SEC names 6 people to lead new special units in enforcement division

By Marcy Gordon, AP
Wednesday, January 13, 2010

SEC names new enforcement unit heads

WASHINGTON — The Securities and Exchange Commission named six people on Wednesday to lead new investigative units and unveiled a new policy for rewarding prompt cooperation by those with knowledge of misconduct as the agency reorganizes its enforcement efforts.

The SEC was scorched by its failure to detect the stunning, long-running fraud by money manager Bernard Madoff despite numerous red flags and credible warnings.

The new units and their leaders are: asset management, headed by Bruce Karpati and Robert Kaplan; market abuse, led by Daniel Hawke; structured and new products, Kenneth Lench; foreign corrupt practices, Cheryl Scarboro; and municipal securities and public pensions, Elaine Greenberg.

All of the unit chiefs come from within the agency. The new units reflect areas of high priority for the SEC, and are in response to the growing complexity and speed of the markets and burgeoning financial products. They will be able to detect emerging fraud and file cases quickly, the SEC said.

SEC Enforcement Director Robert Khuzami also announced new measures designed to encourage companies and individuals to cooperate more closely in providing information.

The SEC also set up a new Office of Market Intelligence to analyze the hundreds of thousands of tips and complaints received by the agency each year. It will be headed by Thomas Sporkin, who has been deputy chief of the SEC’s Office of Internet Enforcement since 2001.

The SEC inspector general recommended late last year that the agency create a new system for handling tips and complaints to prevent another breakdown like the one that allowed Madoff’s massive Ponzi scheme to flourish for nearly two decades.

For the first time, the SEC will have a formal framework of incentives for gaining the cooperation of people who witnessed instances of securities fraud — and “who can walk into a courtroom, raise their right hand and tell their story to the world,” Khuzami said at a news conference at agency headquarters.

The same types of cooperation incentives have been used by the Justice Department in its criminal investigations but haven’t been available to the SEC enforcement attorneys pursuing civil cases, Khuzami said. They include formal written cooperation agreements under which SEC attorneys recommend leniency for parties providing information in their proposals to the SEC commissioners, who must approve enforcement actions.

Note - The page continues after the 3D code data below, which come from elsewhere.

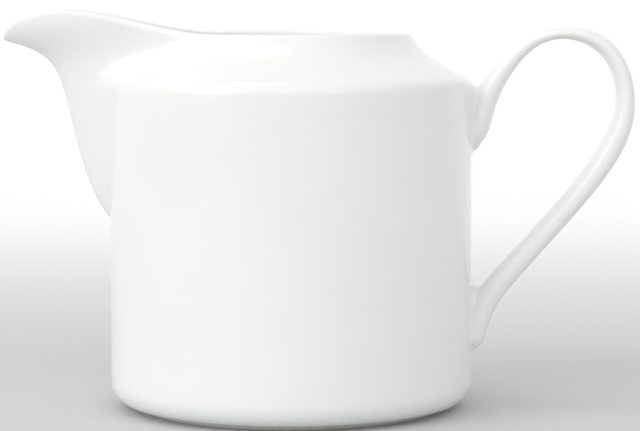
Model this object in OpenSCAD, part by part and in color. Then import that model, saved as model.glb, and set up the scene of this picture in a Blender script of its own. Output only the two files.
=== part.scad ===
// Porcelain cream jug: a slip-cast cylindrical body with a sloping shoulder, a
// luted beak spout, a luted loop handle, the slip that joins them, and a ground
// foot ring. Millimetres. The origin is on the body's axis in the resting
// plane, +Z is up, the spout points along -X and the handle along +X.

/* [Body] */
// Outer radius of the cylindrical wall
body_r = 38; // [37:0.5:39]
// Height of the shoulder's edge, before it is rounded
edge_z = 69; // [68:0.5:71]
// Radius that rounds the shoulder's edge
edge_round = 3; // [2.8:0.1:3.4]
// Rise of the sloping shoulder, in degrees from level
shoulder_slope = 30; // [28:1:32]
// Radius of the hollow curve that lifts the shoulder into the collar
collar_curve = 15; // [13:0.5:16]
// Steepness of the collar where it ends in the rim, in degrees from level
collar_slope = 60; // [56:1:62]
// Outer radius of the mouth at the rim
mouth_r = 25; // [24.5:0.5:26]
// Radius between the wall and the underside
base_round = 4.7; // [4:0.1:5]

/* [Wall] */
// Thickness of the cast wall
wall = 2.4; // [2.2:0.1:2.6]
// Thickness of the rim, which ends in a half-round lip
rim_wall = 2; // [1.8:0.1:2.2]
// Height of the inner floor above the resting plane
floor_z = 4.4; // [4.2:0.1:5]
// Radius between the inner wall and the inner floor
floor_round = 5; // [4:0.5:7]

/* [Foot] */
// Height of the foot ring below the underside
foot_h = 1; // [0.8:0.1:1.4]
// Outer radius of the foot ring where it meets the underside
foot_r = 32.5; // [31:0.5:33]
// Width of the foot ring where it meets the underside
foot_w = 3.6; // [3:0.1:4]
// Depth by which the underside inside the ring is hollowed
foot_hollow = 0.6; // [0.3:0.1:0.9]

/* [Spout] */
// Height at which the spout's toe leaves the wall
toe_z = 40; // [39:0.5:42]
// Reach of the spout's tip from the body's axis
tip_reach = 61; // [60:0.5:63]
// Height of the lowest point of the pouring tip
tip_z = 77.5; // [76.5:0.1:78.5]
// Rise of the spout's side rims over the tip
rim_crest = 18.3; // [17:0.1:19]
// Half width of the underside's rounding at the tip
tip_half_w = 6.4; // [5.6:0.1:7]
// Half width of the spout where its toe leaves the wall
toe_half_w = 5.3; // [4.8:0.1:5.8]
// Half angle that the spout takes of the shoulder's edge, about the body's axis
edge_half_angle = 20.5; // [19:0.5:22]
// Half angle that the spout takes of the rim's crest, about the body's axis
rim_half_angle = 58; // [54:1:62]
// Width of the slip seam between body and spout
seam_w = 0.6; // [0.4:0.1:0.8]

/* [Handle] */
// Half width of the strap, across the jug
strap_half_w = 4.4; // [3.8:0.1:5]
// Half width of the flared terminals, across the jug
terminal_half_w = 6.3; // [5.6:0.1:6.8]
// Length over which each terminal's toe rounds off
toe_round = 4; // [3:0.5:5]
// Fullness of the strap's section: 2 is an ellipse, more is squarer
strap_fullness = 2.3; // [2:0.1:3]
// Thickness of the slip bed between a terminal and the wall
bed_t = 0.8; // [0.6:0.1:1]

/* [Hidden] */
$fn = 96;

glaze = [0.95, 0.955, 0.95];
bisque = [0.90, 0.88, 0.84];

// Steps along each stretch of the profile
wall_steps = 9;
edge_steps = 6;
slope_steps = 4;
collar_steps = 6;
lip_steps = 4;
// Steps from the spout's centre line to each luting cut
cheek_steps = 14;
// Sides of the strap's section, and steps along each stretch of its spine
strap_sides = 16;
spine_steps = 5;

lip_r = rim_wall / 2;
edge_turn = 90 - shoulder_slope;
edge_start = edge_z - edge_round * tan(edge_turn / 2);
slope_run = (body_r - mouth_r - collar_curve * (sin(collar_slope) - sin(shoulder_slope)))
            / cos(shoulder_slope);
slope_end = [body_r - slope_run * cos(shoulder_slope), edge_z + slope_run * sin(shoulder_slope)];
collar_centre = slope_end + collar_curve * [sin(shoulder_slope), cos(shoulder_slope)];
collar_end = collar_slope - 0.5 * lip_r / collar_curve * 180 / PI;
edge_centre = [body_r - edge_round, edge_start];
edge_end = edge_centre + edge_round * [cos(edge_turn), sin(edge_turn)];

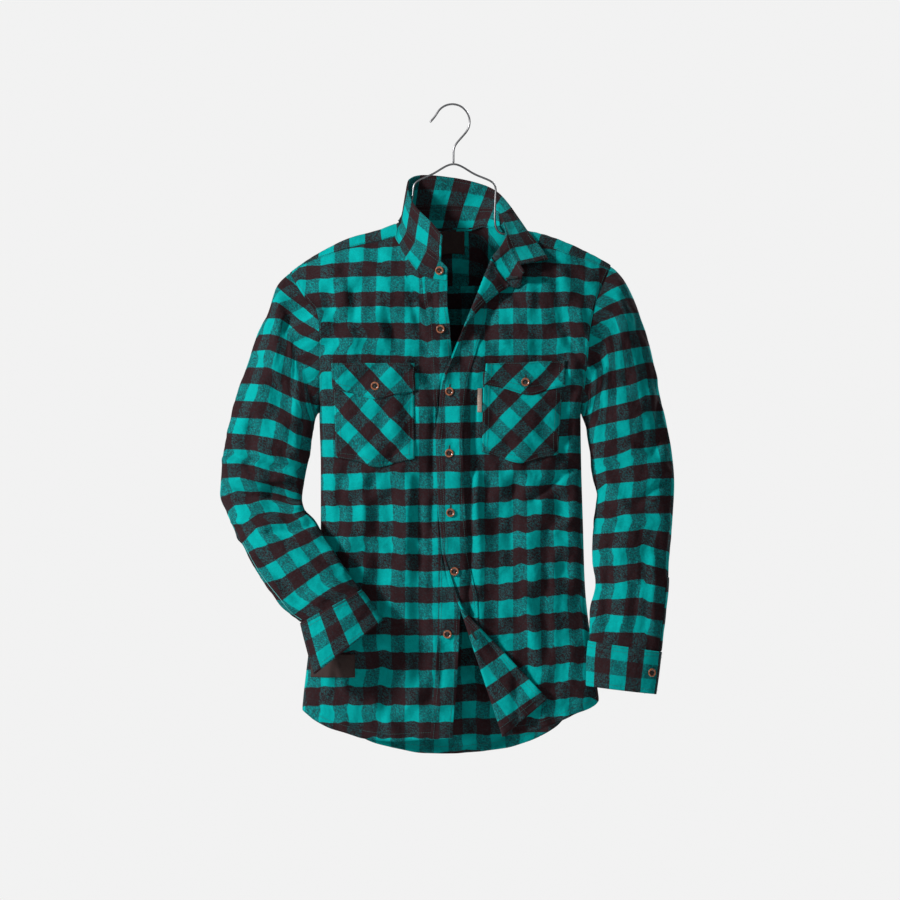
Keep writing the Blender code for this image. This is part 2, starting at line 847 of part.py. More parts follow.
def build_cuff(name, side, sections, start, count=24):
    """A band once round the wrist and a little further, so that its end lies over its start."""
    rings = []
    for row in sections:
        ring = np.array(sleeve_ring(row, count, ()))
        middle = ring.mean(axis=0)
        band = []
        for i in range(count + CUFF_OVERLAP + 1):
            point = ring[(start + i) % count]
            away = (point - middle) / np.linalg.norm(point - middle)
            band.append(point + away * CUFF_LIFT * i / count)
        rings.append(band)
    grid = np.array(rings)
    outs = grid_normals(grid, False, -side)
    triangles = grid_triangles(len(grid), grid.shape[1], False)
    wall(name, grid.reshape(-1, 3), outs.reshape(-1, 3), triangles, CUFF_WALL)
    return grid, outs


build_back()
yoke_panel = build_yoke()
right_sleeve = build_sleeve("sleeve_right", -1, RIGHT_SHOULDER, RIGHT_SLEEVE, RIGHT_SLEEVE_FOLDS)
left_sleeve = build_sleeve("sleeve_left", 1, LEFT_SHOULDER, LEFT_SLEEVE, LEFT_SLEEVE_FOLDS)
build_sleeve_placket("sleeve_placket_right", right_sleeve, 10)
build_sleeve_placket("sleeve_placket_left", left_sleeve, 9)
build_cuff("cuff_right", -1, RIGHT_CUFF, 8)
left_cuff = build_cuff("cuff_left", 1, LEFT_CUFF, 8)


# Collar guides, x, y, z: the seam between stand and leaf, and the leaf's free edge
STAND_TOP = (
    (-8, -62, -247),
    (-19, -60, -236),
    (-36, -53, -222),
    (-59, -37, -205),
    (-72, -19, -188),
    (-76, -3, -173),
    (-75, 10, -162),
    (-64, 24, -156),
    (-42, 34, -153),
    (0, 39, -152),
    (38, 36, -155),
    (56, 28, -156),
    (65, 14, -160),
    (70, -4, -167),
    (76, -22, -184),
    (85, -38, -210),
    (93, -50, -231),
    (98, -61, -243),
    (103, -68, -252),
)
LEAF_EDGE = (
    (-16, -60, -199),
    (-24, -54, -189),
    (-32, -49, -179),
    (-42, -40, -169),
    (-56, -25, -154),
    (-65, -5, -136),
    (-68, 12, -120),
    (-66, 26, -111),
    (-57, 36, -104),
    (-44, 43, -102),
    (0, 48, -106),
    (40, 44, -115),
    (65, 38, -127),
    (84, 26, -147),
    (98, 10, -168),
    (112, -8, -190),
    (129, -22, -213),
    (141, -38, -232),
)
LEAF_SHARES = (0.035, 0.965)
COLLAR_CLEARANCE = 5.0
RIGHT_STAND_END = ((85, -273), (94, -275), (101, -270))


def neck_curve():
    """The neckline in space, from the right front's edge round the back to the left front's turned edge."""
    front = trunk_point(*np.array(RIGHT_NECKLINE[::-1], float).T, -1)
    over = yoke(np.array(YOKE_NECK[1:-1], float))
    turned = left_front(np.array(LEFT_NECKLINE, float))
    curve = np.concatenate([front, over, turned])
    end = [(x, turned[-1][1] - 2, z) for x, z in RIGHT_STAND_END[1:]]
    return path(np.concatenate([curve, end]))


def laid_open(grid):
    """The collar's left end, kept in front of the shoulder and chest that it lies on."""
    x, y, z = grid[..., 0], grid[..., 1], grid[..., 2]
    over = np.clip((x - 80) / 10, 0, 1) * np.clip((ridge(x) + 6 - z) / 6, 0, 1)
    front = -depth(x, np.minimum(z, ridge(x)), -1) - COLLAR_CLEARANCE
    return np.stack([x, np.minimum(y, front * over + y * (1 - over)), z], -1)


# Matching shares along the collar seam and the neckline: both ends, both shoulders, the back and the fold
SEAM_MATCH = (0, 0.29, 0.535, 0.74, 0.87, 1)
NECK_MATCH = (0, 0.3, 0.5, 0.68, 0.85, 1)
NECK_INSET = 2.9
COLLAR_INSET = 1.0


def collar_grid(shares):
    """Stand and leaf as rows of points on the neck's side, with directions that agree at the seam."""
    neck, seam = neck_curve()(np.interp(shares, SEAM_MATCH, NECK_MATCH)), path(STAND_TOP)(shares)
    free = path(LEAF_EDGE)(np.clip((shares - LEAF_SHARES[0]) / (LEAF_SHARES[1] - LEAF_SHARES[0]), 0, 1))
    stand_height = np.linalg.norm(seam - neck, axis=-1, keepdims=True)
    leaf_height = np.linalg.norm(free - seam, axis=-1, keepdims=True)
    stand_rows = (NECK_INSET / stand_height, 0.5, 1 - COLLAR_INSET / stand_height)
    leaf_rows = (COLLAR_INSET / leaf_height, 0.35, 0.68, 1)
    rows = [neck * (1 - t) + seam * t for t in stand_rows]
    rows += [seam * (1 - t) + free * t for t in leaf_rows]
    grid = laid_open(np.array(rows))
    outs = grid_normals(grid, False, 1)
    shared = outs[2] + outs[3]
    outs[2] = outs[3] = shared / np.linalg.norm(shared, axis=-1, keepdims=True)
    return grid, outs


def build_collar():
    """The stand lies between neck and seam, the leaf between seam and free edge."""
    for name, kept, shares in (
        ("collar_stand", slice(0, 3), np.linspace(0, 1, 33)),
        ("collar_leaf", slice(3, 7), np.linspace(*LEAF_SHARES, 33)),
    ):
        grid, outs = collar_grid(shares)
        grid, outs = grid[kept], outs[kept]
        triangles = grid_triangles(len(grid), grid.shape[1], False)
        wall(name, grid.reshape(-1, 3), outs.reshape(-1, 3), triangles, COLLAR_WALL)


build_collar()

# Outlines of what is sewn on, as x and z, counter-clockwise. The neck label's are x and drop on the yoke.
RIGHT_POCKET = (
    (-179, -402),
    (-175, -529),
    (-139, -536),
    (-115, -543),
    (-85, -537),
    (-58, -530),
    (-58, -402),
)
RIGHT_FLAP = ((-181, -388), (-179, -425), (-116, -442), (-56, -429), (-59, -388))
LEFT_POCKET = ((44, -402), (42.5, -520), (99, -537), (155, -524), (162, -446), (164, -402))
LEFT_FLAP = ((47.5, -389), (45, -419), (116, -436), (166, -421), (168, -384))
POCKET_TAB = ((36, -426), (36, -461), (41.8, -461), (41.8, -426))
HEM_LABEL = ((-213, -822), (-213, -857), (-147, -857), (-147, -822))
NECK_LABEL = ((-22, 64), (17, 64), (17, 99), (-22, 99))
LABEL_BROWN = (0.035, 0.02, 0.015, 1.0)


def outline_lines(outline):
    return [(a, b) for a, b in zip(outline, outline[1:] + outline[:1])]


def build_layers():
    on_panel("button_band", piece_of(right_panel, shares=(1 - BAND_SHARE, 1)))
    on_panel("placket_left", piece_of(left_panel, shares=(1 - PLACKET_SHARE, 1)))
    for side, panel, pocket, flap in (
        ("right", right_panel, RIGHT_POCKET, RIGHT_FLAP),
        ("left", left_panel, LEFT_POCKET, LEFT_FLAP),
    ):
        on_panel("pocket_" + side, piece_of(panel, outline_lines(pocket)))
        on_panel("pocket_flap_" + side, piece_of(panel, outline_lines(flap)), under=LAYER)
    on_panel("pocket_tab", piece_of(left_panel, outline_lines(POCKET_TAB)), LABEL_WALL, colour=LABEL_BROWN)
    on_panel("hem_label", piece_of(right_panel, outline_lines(HEM_LABEL)), LABEL_WALL, colour=LABEL_BROWN)
    label = piece_of(yoke_panel, outline_lines(NECK_LABEL))
    panel_wall("neck_label", label, LABEL_WALL, -CLOTH_WALL - LAYER_GAP, LABEL_BROWN)


# Buttons: name, x, z, the surface that each is sewn to, and what lies between that surface and the button
BUTTON_SEAT = 0.6
BUTTONS = (
    ("button_2", -19.5, -337.5, right_front, LAYER),
    ("button_3", -6, -430.5, left_front, LAYER - 0.6),
    ("button_4", -6.3, -522, left_front, LAYER),
    ("button_5", -4.5, -610.5, left_front, LAYER),
    ("button_6", 1.5, -698, left_front, LAYER + 1.1),
    ("button_7", -9, -792, right_front, LAYER),
    ("pocket_button_right", -116.5, -422, right_front, 2 * LAYER),
    ("pocket_button_left", 106.8, -416, left_front, 2 * LAYER),
)
COLLAR_BUTTON_SHARE = 0.03
CUFF_BUTTON = (292.5, -847)
# Half a button's section, from the middle of its face over the rim to the middle of its back
BUTTON_SECTION = ((0, 1.5), (3.4, 1.5), (4.4, 2.6), (5.8, 2.6), (6.4, 1.9), (5.7, 0.2), (4.6, 0), (0, 0))
HORN = (0.35, 0.09, 0.03, 1.0)


def build_button(name, place, facing):
    mesh = bpy.data.meshes.new(name)
    points = [(r * MM, 0, h * MM) for r, h in BUTTON_SECTION]
    mesh.from_pydata(points, [(i, i + 1) for i in range(len(points) - 1)], [])
    obj = add_object(name, mesh, HORN, roughness=0.35)
    screw = obj.modifiers.new("turned", "SCREW")
    screw.steps = screw.render_steps = BUTTON_SIDES
    screw.use_merge_vertices = True
    screw.merge_threshold = 0.00001
    screw.use_normal_calculate = True
    facing = np.array(facing, float) / np.linalg.norm(facing)
    obj.location = np.array(place, float) * MM
    obj.rotation_euler = Vector(facing).to_track_quat("Z", "Y").to_euler()


def build_buttons():
    for name, x, z, surface, under in BUTTONS:
        flat = np.array([[x, z]], float)
        facing = normals_of(surface, flat, 1)[0]
        build_button(name, surface(flat)[0] + facing * (under + BUTTON_SEAT), facing)
    grid, outs = collar_grid(np.array([0, COLLAR_BUTTON_SHARE, 2 * COLLAR_BUTTON_SHARE]))
    # The collar's directions point at the neck, so its button sits on the wall's other side
    build_button("button_1", grid[1, 1] - outs[1, 1] * (COLLAR_WALL + BUTTON_SEAT), -outs[1, 1])
    grid, outs = left_cuff
    gone = np.hypot(grid[1, :, 0] - CUFF_BUTTON[0], grid[1, :, 2] - CUFF_BUTTON[1])
    at = np.argmin(gone + 100 * (outs[1, :, 1] > 0) - 0.5 * np.arange(len(gone)))
    build_button("cuff_button_left", grid[1, at] + outs[1, at] * BUTTON_SEAT, outs[1, at])


# Hanger guides, x and z in the plane y = 0
HOOK_RADIUS = 26.25
HOOK_MIDDLE = (-1.8, -24.75)
HOOK_TIP = ((-34.8, -25.5), (-29.5, -19.5))
HOOK_STEM = ((24, -31), (19.5, -40), (10.5, -50.5), (3, -59.5), (0, -67), (0, -77), (0, -86.6))
ARM_DROP = 5.3
RIGHT_ARM_NECK = ((0, -88.5), (-32, -104), (-57, -116.5), (-60, -122), (-61, -137), (-66, -152), (-71, -166))
RIGHT_ARM_TURN = ((-73.5, -175), (-79, -180.6), (-88, -182.6))
RIGHT_ARM_REACH = (-105, -135, -165, -195, -226)
LEFT_ARM_NECK = ((33, -104.5), (61, -118), (63.5, -124), (62.5, -150), (62, -172), (64.5, -187))
LEFT_ARM_TURN = ((71, -193), (80, -193.5), (92, -191))
LEFT_ARM_REACH = (111, 140, 170, 200, 220)
STEEL = (0.55, 0.56, 0.58, 1.0)


def wire(name, points, count):
    curve = bpy.data.curves.new(name, "CURVE")
    curve.dimensions = "3D"
    curve.bevel_depth = WIRE_RADIUS * MM
    curve.bevel_resolution = 2
    curve.use_fill_caps = True
    spline = curve.splines.new("POLY")
    route = path(points)(np.linspace(0, 1, count))
    spline.points.add(count - 1)
    for point, (x, z) in zip(spline.points, route):
        point.co = (x * MM, 0, z * MM, 1)
    obj = bpy.data.objects.new(name, curve)
    curve.materials.append(material(name, STEEL, 0.3, 1.0))
    shirt.objects.link(obj)


def build_hanger():
    arc = []
    for degrees in range(160, -20, -12):
        turn = math.radians(degrees)
        across, up = HOOK_RADIUS * math.cos(turn), HOOK_RADIUS * math.sin(turn)
        arc.append((HOOK_MIDDLE[0] + across, HOOK_MIDDLE[1] + up))
    wire("hanger_hook", HOOK_TIP + tuple(arc) + HOOK_STEM, 34)
    right = [(x, float(ridge(x)) - ARM_DROP) for x in RIGHT_ARM_REACH]
    left = [(x, float(ridge(x)) - ARM_DROP) for x in LEFT_ARM_REACH]
    right_side = list(RIGHT_ARM_NECK + RIGHT_ARM_TURN) + right
    wire("hanger_arms", right_side[::-1] + list(LEFT_ARM_NECK + LEFT_ARM_TURN) + left, 56)


build_layers()
build_buttons()
build_hanger()
for panel in (right_panel, left_panel, yoke_panel):
    panel.free()
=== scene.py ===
# A button-front flannel shirt on its wire hanger: its cloth, sewing, buttons and wire.
# The tables are in millimetres, meshes in metres. The wearer's front faces -Y and +Z is up.

import math

import bmesh
import bpy
import numpy as np
from mathutils import Matrix, Vector


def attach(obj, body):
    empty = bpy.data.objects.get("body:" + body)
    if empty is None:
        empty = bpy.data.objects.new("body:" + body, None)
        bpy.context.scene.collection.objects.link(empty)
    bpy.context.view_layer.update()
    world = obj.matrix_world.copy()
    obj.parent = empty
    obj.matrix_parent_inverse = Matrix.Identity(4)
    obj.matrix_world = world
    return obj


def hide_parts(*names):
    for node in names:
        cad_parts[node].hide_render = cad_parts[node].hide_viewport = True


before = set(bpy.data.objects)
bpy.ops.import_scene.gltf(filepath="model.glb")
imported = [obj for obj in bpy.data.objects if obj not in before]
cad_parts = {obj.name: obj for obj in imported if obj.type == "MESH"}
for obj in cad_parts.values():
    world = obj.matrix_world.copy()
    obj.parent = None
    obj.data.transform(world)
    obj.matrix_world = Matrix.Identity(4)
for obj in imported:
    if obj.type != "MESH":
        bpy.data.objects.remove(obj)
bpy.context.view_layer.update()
print("frame loaded:", len(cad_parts), "nodes")

mm = 0.001
wholeTurn = 2 * math.pi

trunk = {
    "sectionPower": 3.4,  # the section across is a superellipse
    "tentHeight": 140.0,  # the top is a tent over the hanger
    "tentPower": 0.8,
    "creaseDepth": 30,  # mm of depth at which a crease reaches its full height
    "underarm": -462.0,
    "yokeSeam": -270.0,  # height of the seam across the back
    "seamGap": 0.6,
    "rightCorner": (-907, -255),  # heights of the side seam's foot and the yoke seam's end
    "leftCorner": (-893, -246),
}
leftTurns = {
    "lap": 6.5,  # how far it stands over the right front, fading out from lapFrom over lapFade
    "lapFrom": 12,
    "lapFade": 50,
    # Ends of each roll's outer edge as x, z, the roll's radius and the height that it stops at
    "lapelFold": ((58, -229), (-15, -412)),
    "lapelRoll": 4.0,
    "lapelLimit": -470.0,
    "cornerFold": ((0, -722), (74, -946)),
    "cornerRoll": 5.0,
    "cornerLimit": -560.0,
}

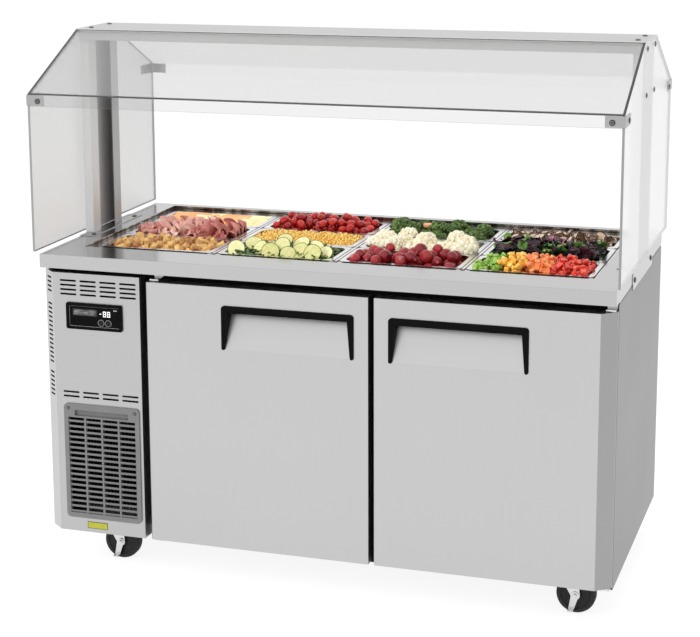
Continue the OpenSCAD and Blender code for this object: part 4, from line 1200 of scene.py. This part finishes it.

Also, the SEC will defer prosecution against cooperating companies or individuals in some circumstances.

“Our new cooperation program has the potential to be a game-changer for the enforcement division,” Khuzami said.

“Latecomers rarely will qualify for cooperation credit, so there is every reason to step forward — before someone else does — while you are in a position to benefit from your knowledge of wrongdoing,” he said.

Khuzami, a former federal prosecutor who came to the SEC in March 2009 from Wall Street investment firm Deutsche Bank, said the agency has undertaken the most extensive restructuring of the enforcement division in more than 30 years.

Early last year, SEC Chairman Mary Schapiro ended a policy requiring agency enforcement attorneys to get approval from the SEC commissioners before negotiating fines and penalties with companies accused of violations.

The inspector general, David Kotz, also recommended making it easier for junior-level enforcement attorneys to bring their concerns to top managers.

In reports by his office issued last year, Kotz chronicled in detail how the SEC bungled five investigations of Madoff’s business between June 1992 and December 2008, when the financier confessed the scheme to his sons. Kotz found that enforcement staff lacked adequate guidance on how to properly analyze complaints, and therefore failed to thoroughly review a complaint on Madoff brought to them in 2001 by private fraud investigator Harry Markopolos.

Madoff, who pleaded guilty in March 2009, is serving a 150-year sentence in federal prison in North Carolina for what could be the biggest Ponzi scheme in history, with investor losses estimated so far at $13 billion to $19 billion. It destroyed thousands of people’s life savings, wrecked charities and gave the financial system another big jolt.